En grandes metrópolis como la ciudad de México, el metro es una de las alternativas para el transporte público más racionales, rápidas, menos entorpecedoras del tránsito de superficie y menos contaminantes. En muchas de ellas ha constituido durante este siglo el sistema troncal y ordenador de este servicio esencial. Su alto costo de inversión y la necesidad de manejo público del suelo para su estructuración y operación, impusieron la presencia del Estado en su control, construcción y manejo y el otorgamiento de subsidios a sus usuarios, justificados por el interés colectivo, las ventajas para la ciudad y los ciudadanos y la obligación de retribuir a éstos su participación en la tributación social con que se financia.
En nuestra capital, la política gubernamental de las últimas tres décadas, entre cuyos componentes ha estado la lentitud de la construcción del metro, la eliminación o descuido del transporte eléctrico y la permisividad o apoyo abierto a los transportistas privados, ha llevado a que éste no adquiera plenamente su papel de sistema ordenador principal, siendo hoy desbordado por el irracional, ineficiente y contaminante complejo de peseros, combis y microbuses, muy lentamente reemplazados por empresas privadas de camiones luego de la dudosa ``quiebra'' de Ruta 100. El resultado ha sido el caos de la vialidad y el transporte públicos y la insufrible contaminación atmosférica. A pesar de la política neoliberal gubernamental, el metro conserva aún la ventaja relativa de su bajo precio, que lleva a que sea utilizado fundamentalmente por los sectores de más bajos ingresos.
En junio de 1996, el gobierno del DF introdujo la venta de los abonos multimodales que permiten el uso del metro y otros medios públicos durante un mes, a un bajo costo: 26 pesos. Pero comercializó sólo 450 mil abonos, en un número restringido de módulos de venta. El resultado fue de gran conflictividad: filas desde las cuatro de la mañana, un promedio de dos horas para adquirir el abono, enorme desorganización en el proceso y en muchos casos, la imposibilidad de adquirirlo por haberse agotado. El 24 de agosto puso en venta 900 mil abonos, en un número mayor de módulos, con iguales resultados: largas colas, mucha espera, insatisfacción de la demanda e irritación de los usuarios. Esta situación afecta seriamente a sus compradores, que en su mayoría sólo tienen un promedio de ingresos entre 1.5 y 2.3 veces el salario mínimo, y de los cuales el 80 por ciento gasta más de la mitad de su ingreso diario en transporte (La Jornada, 20 y 25-VIII-1996). El abono es muy económico pues se utiliza hasta para 120 viajes al mes, con un costo promedio por viaje de 22 centavos, muy inferior al del billete unitario; pero no podemos olvidar el agudo empobrecimiento de los sectores populares capitalinos.

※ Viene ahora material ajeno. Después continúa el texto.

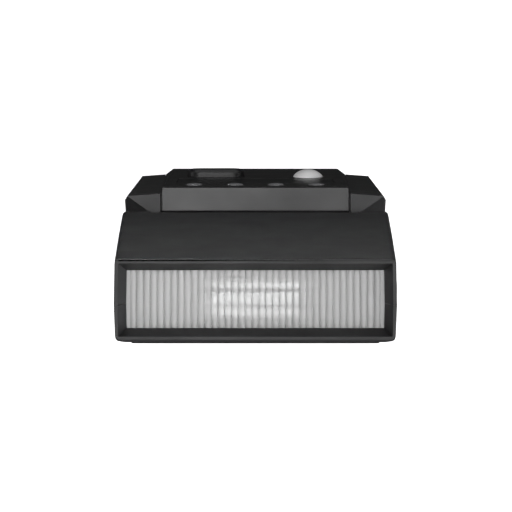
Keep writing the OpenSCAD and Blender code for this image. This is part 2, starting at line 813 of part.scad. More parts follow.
module head_hinge_bracket() {
    color(steel) difference() {
        union() {
            both_sides() {
                box([ear_x, ear_x + 1.5], [-14, 4], [102, 114]);
                rod_x(ear_x, ear_x + 1.5, tilt_y, tilt_z, 6);
                box([ear_x, 34], [2.5, 4], [102, 110]);
            }
            box([-ear_x - 1.5, ear_x + 1.5], [2.5, 4], [102, 114]);
        }
        both_sides() rod_x(16, 20, tilt_y, tilt_z, shaft_r + 0.05);
        both_sides() rod_y(0, 10, 28, 106, 1);
    }
}

module head_chassis() {
    color("#4b4c4e") difference() {
        both_sides() box([17.3, 35.6], [-17.4, 3.2], [chassis_z, chassis_z + 1.5]);
        both_sides() rod_z(100, 120, rod_x, optic_y, 1.02);
        rod_z(100, 120, screw_x, optic_y, 2);
    }
}

module guide_rods() {
    color(steel) both_sides() rod_z(chassis_z, 139.9, rod_x, optic_y, 1);
}

module zoom_motor() {
    color(steel) difference() {
        union() {
            rod_z(chassis_z - 12, chassis_z, screw_x, optic_y, 5);
            rod_z(chassis_z - 0.1, chassis_z + 0.2, screw_x, optic_y, 1.9);
        }
        rod_z(chassis_z - 6, 120, screw_x, optic_y, 1.56);
    }
}

module zoom_leadscrew() {
    color(steel) rod_z(chassis_z - 5, 138.8, screw_x, optic_y, 1.5);
}

module trigger_coil() {
    color("#b06a35") rod_z(chassis_z + 1.6, 126, 24, -1, 2.9);
}

// ---- optics ----

module front_lens() {
    half = rib_count * rib_pitch / 2;
    rise = 0.55;
    step = 6;
    ribs = [for (i = [0:rib_count * step]) let (u = i / step)
        [-half + u * rib_pitch, rise * sqrt(abs(sin(180 * u)))]];
    color([0.9, 0.92, 0.94, 0.55]) {
        difference() {
            box([-34.9, 34.9], [window_y[0] - 0.3, window_y[1] + 0.3], [lens_slot_z + 0.2, 142.25]);
            both_sides() rod_z(138, 141.3, rod_x, optic_y, 1.04);
        }
        translate([0, window_y[1] + 0.3, 142.24]) rotate([90, 0, 0])
            linear_extrude(height = window_y[1] - window_y[0] + 0.6)
            polygon(concat([[half, -0.4], [-half, -0.4]], ribs));
        both_sides() difference() {
            rod_z(138.6, lens_slot_z + 0.3, rod_x, optic_y, 1.9);
            rod_z(138, 141.3, rod_x, optic_y, 1.04);
        }
    }
}

carriage_z = 134;

module zoom_carriage() {
    color("#d6d8da") difference() {
        union() {
            box([-33.8, 33.8], [-18.6, -4.5], [carriage_z - 1.4, carriage_z]);
            both_sides() rod_z(carriage_z - 9, carriage_z, rod_x, optic_y, 2.3);
            rod_z(carriage_z - 7, carriage_z, screw_x, optic_y, 3.2);
            both_sides() box([reflector_w + 1, reflector_w + 2.6], [-17, -6], [carriage_z - 7, carriage_z]);
        }
        both_sides() rod_z(100, 140, rod_x, optic_y, 1.06);
        rod_z(100, 140, screw_x, optic_y, 1.58);
        box([-reflector_w - 0.6, reflector_w + 0.6], [optic_y - 5.5, optic_y + 5.5], [120, 140]);
        both_sides() rod_x(10, 20, optic_y, carriage_z - 4.2, 2.1);
    }
}

// A trough of polished sheet, open at both ends for the tube
module reflector() {
    inner = [for (a = [0:15:180]) [4.85 * cos(a), -6.6 * pow(sin(a), 0.8)]];
    outer = [for (a = [180:-15:0]) [5.2 * cos(a), -7 * pow(sin(a), 0.8)]];
    color("#e2e3e4") translate([0, optic_y, carriage_z]) difference() {
        union() {
            rotate([90, 0, 90]) translate([0, 0, -reflector_w - 0.3])
                linear_extrude(height = 2 * reflector_w + 0.6) polygon(concat(inner, outer));
            both_sides() translate([reflector_w, 0, 0]) rotate([90, 0, 90])
                linear_extrude(height = 0.3) polygon(outer);
        }
        rod_x(-20, 20, 0, -4.2, 2.1);
    }
}

module flash_tube() {
    color([0.92, 0.95, 1, 0.5]) rod_x(-16, 16, optic_y, carriage_z - 4.2, 1.9);
}

module tube_terminals() {
    color(steel) both_sides() {
        rod_x(16, 17.6, optic_y, carriage_z - 4.2, 1.4);
        rod_x(17.5, 19.5, optic_y, carriage_z - 4.2, 0.5);
    }
}

// ---- drawing ----

front_shell();
back_shell();
console_cover();
display_window();
display_panel();
for (i = [0:3]) function_key(i);
rocker_key();
test_button();
control_board();
power_board();
power_transformer();
main_capacitor();
battery_tray();
battery_cells();
battery_contacts();
battery_door();
door_contacts();
door_hinge_pin();
door_latch();
power_switch();
af_assist_window();
af_assist_lamp();
sensor_window();
shoe_base();
shoe_foot();
shoe_contacts();
lock_lever();
lock_pin();
lock_pin_spring();
base_screws();
body_screws();
swivel_bearing_plate();
swivel_turret();
swivel_retainer();
tilt_shaft();
head_back_shell();
head_front_shell();
head_hinge_bracket();
head_chassis();
head_screws();
tilt_release_button();
hinge_cap();
front_lens();
zoom_carriage();
reflector();
flash_tube();
tube_terminals();
zoom_leadscrew();
zoom_motor();
guide_rods();
trigger_coil();
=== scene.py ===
# %% [markdown]
# # A shoe-mount flash, finished in Blender
#
# The engineering of this flash is settled before Blender opens: a CAD program has made
# each part as its own solid.
# What is left is what the eye sees: rounded edges, a clear ribbed lens, grained black
# plastic, and light that shows them. The lesson builds those one after another.
#
# The first step brings the CAD parts in as a fixed frame. Nothing in it is moved, so
# everything that is added finds its place by asking the frame where a part lies.

# %% The frame
import math

import bpy
import mathutils
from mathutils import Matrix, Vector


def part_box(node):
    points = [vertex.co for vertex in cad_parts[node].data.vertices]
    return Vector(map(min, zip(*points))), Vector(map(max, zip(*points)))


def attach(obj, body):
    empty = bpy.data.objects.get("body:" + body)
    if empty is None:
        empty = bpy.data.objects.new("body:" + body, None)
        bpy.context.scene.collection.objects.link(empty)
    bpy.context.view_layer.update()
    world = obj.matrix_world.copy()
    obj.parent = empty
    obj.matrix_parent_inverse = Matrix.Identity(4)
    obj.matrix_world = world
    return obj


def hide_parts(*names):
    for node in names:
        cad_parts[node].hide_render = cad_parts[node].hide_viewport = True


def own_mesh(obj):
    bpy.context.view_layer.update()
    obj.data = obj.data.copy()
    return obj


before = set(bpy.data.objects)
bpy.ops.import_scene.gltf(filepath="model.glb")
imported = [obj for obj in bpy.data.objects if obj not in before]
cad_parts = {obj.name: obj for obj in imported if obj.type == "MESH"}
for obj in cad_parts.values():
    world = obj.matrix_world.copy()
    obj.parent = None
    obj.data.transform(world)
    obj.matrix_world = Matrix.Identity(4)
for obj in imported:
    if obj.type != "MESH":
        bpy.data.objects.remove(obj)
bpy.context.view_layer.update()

bpy.ops.object.select_all(action="DESELECT")

MM = 0.001  # Blender works in metres, and this lesson gives lengths in millimetres
DEGREE = math.pi / 180

# %% [markdown]
# ## Camera
#
# The flash stands on its foot and is seen from straight above, from a little over half
# a metre. A long lens keeps the perspective gentle, yet the lower parts still look
# smaller than the window at the top. Sizes on a sensor follow from similar triangles,
# so the focal length is worked out from the height of the camera and the width that
# it takes in at the floor.

# %% The camera
CAMERA_HEIGHT = 652 * MM
FLOOR_WIDTH = 175.7 * MM
SENSOR = 36.0

bpy.ops.object.camera_add(location=(0, 0, CAMERA_HEIGHT), rotation=(0, 0, 0))
camera = bpy.context.object
camera.data.sensor_width = SENSOR
camera.data.lens = SENSOR * CAMERA_HEIGHT / FLOOR_WIDTH
camera.data.shift_x = 0.0012
camera.data.clip_start = 10 * MM
bpy.context.scene.camera = camera
print("focal length", round(camera.data.lens, 1), "mm")

# %% [markdown]
# ## Nodes and colours
#
# A material in Blender is a small network of nodes. Every network in this lesson is
# written with one helper, which adds a node and fills its sockets either with a
# value or with a link from another node. Colours are written the way a paint program
# shows them, as sRGB hex values, and one function turns them into the linear values
# that light is computed with.

# %% Helpers for materials
def linear(code):
    """The linear colour of an sRGB hex value such as "#2b2b2c"."""
    parts = [int(code[i : i + 2], 16) / 255 for i in (1, 3, 5)]
    return [v / 12.92 if v <= 0.04045 else ((v + 0.055) / 1.055) ** 2.4 for v in parts] + [1.0]


def add(tree, kind, inputs=None, **settings):
    """Adds a node with its settings, and fills its sockets with values or links."""
    node = tree.nodes.new(kind)
    for key, value in settings.items():
        setattr(node, key, value)
    for key, value in (inputs or {}).items():
        if isinstance(value, bpy.types.NodeSocket):
            tree.links.new(value, node.inputs[key])
        else:
            node.inputs[key].default_value = value
    return node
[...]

Esta economía no justifica los conflictos que el mal diseño y operación del abono ha generado para los compradores, pues se trata de un servicio público financiado por todos los contribuyentes capitalinos y no una limosna patrimonialista del gobierno. El número reducido de abonos puesto en venta, muy inferior a la demanda real, lo convierte en un dudoso privilegio de unos cuantos, que tienen que gastar dinero y tiempo excesivo en desplazarse a los escasos puntos de venta, invertir largas horas de tiempo de trabajo y energía y soportar enormes molestias para adquirirlo. La escasez genera condiciones para la reventa, que beneficia a vividores. Y en lugar de resolver integralmente un problema, se crean otros nuevos.

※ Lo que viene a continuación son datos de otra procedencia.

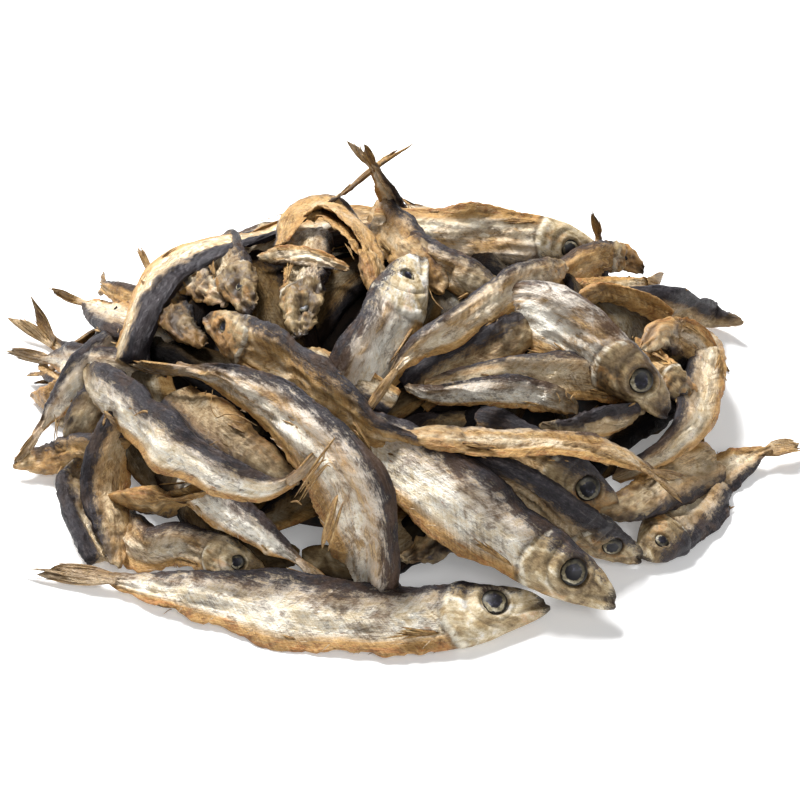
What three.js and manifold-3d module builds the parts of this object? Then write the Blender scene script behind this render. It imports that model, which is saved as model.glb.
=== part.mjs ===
// A loose heap of small dried fish, lying on a flat surface with no dish.
// Millimetres, +Z up. The origin is on the surface, under the heap's middle.
import * as THREE from 'three';
import { mergeVertices } from 'three/addons/utils/BufferGeometryUtils.js';
import Module from 'manifold-3d';

const wasm = await Module();
wasm.setup();

// The picture that the fish are placed by, in pixels, and the view it shows.
const PICTURE = { size: 800, lens: 85, sensor: 36 };
const VIEW = { elevation: 44, distance: 470, aimHeight: 15, nearest: 330, step: 0.1 };

// The mound that the fish lie on: a dome, cut off behind by an even slope that
// rises from a bowed back edge. Sight lines that pass over it stop at an
// upright plane through its ridge.
const MOUND = {
  x: -3, y: 22, radiusX: 88, radiusY: 72, height: 40, shoulder: 0.6, ridgeY: 48,
  backReach: 66, backSlope: 1,
};

// The core is the mound a little smaller, with lumps where fish lie inside.
const CORE = { inset: 10, sink: 5, lump: 1, lumpLength: 34, edge: 0.5, sides: 18, rows: 8 };

// A block under the heap, that cuts it level where it rests.
const FLOOR = { width: 600, depth: 100 };

// The fish's outline: height and thickness as shares of the body's depth, at
// shares of the length from the snout to the end of the tail.
const OUTLINE = {
  at: [0, 0.06, 0.2, 0.4, 0.62, 0.83, 0.97, 1],
  height: [0.1, 0.46, 0.84, 1, 0.7, 0.3, 0.42, 0.4],
  thickness: [0.1, 0.3, 0.44, 0.42, 0.34, 0.18, 0.07, 0.06],
};
const LENGTH_TO_DEPTH = 6.3;
const SIDES = 5;

// What the path of a fish follows: all of it, the end that shows, or a fish
// whose head is gone, from this share of its length on.
const WHOLE = 'whole';
const HEAD = 'head';
const TAIL = 'tail';
const HEADLESS = 'headless';
const HEADLESS_FROM = 0.22;

function fish(depth, back, roll, shown, path) {
  return { depth, back, roll, shown, path };
}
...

Como recomienda la Procuraduría Social del Distrito Federal (ver el artículo periodístico citado), el sistema de abonos debe reestructurarse. A nuestro juicio, los cambios deben ser: mantener su vigencia temporal, pero introducir otras fórmulas como ``ida y vuelta'', diario, semanal o por número de viajes, que existen en muchos países, para adecuarlos a las diferentes necesidades; poner en venta en todas las estaciones del metro el número de abonos que requieran los demandantes, para evitar desplazamientos, colas y reventa; fijar un precio más cercano al del billete individual para el promedio de viajes reales para el que se usa, a fin de no afectar las finanzas del sistema de transporte, pero manteniendo un descuento sustantivo que garantice su economía y la ventaja de adquirirlo; e introducir otras modalidades de mayor descuento para sectores especiales como estudiantes, ancianos o discapacitados.
El subsidio en el transporte público debe mantenerse ya que es un derecho social y una obligación estatal, dada la naturaleza colectiva de los fondos aportados al Estado y el empobrecimiento de los sectores mayoritarios. Las formas en que se otorga deben ser eficientes, transparentes y accesibles a todos; no pueden convertirse en dádiva o aparente privilegio obtenido mediante un alto sacrificio personal de los
``beneficiarios'', ni ser pretexto para intermediaciones fraudulentas.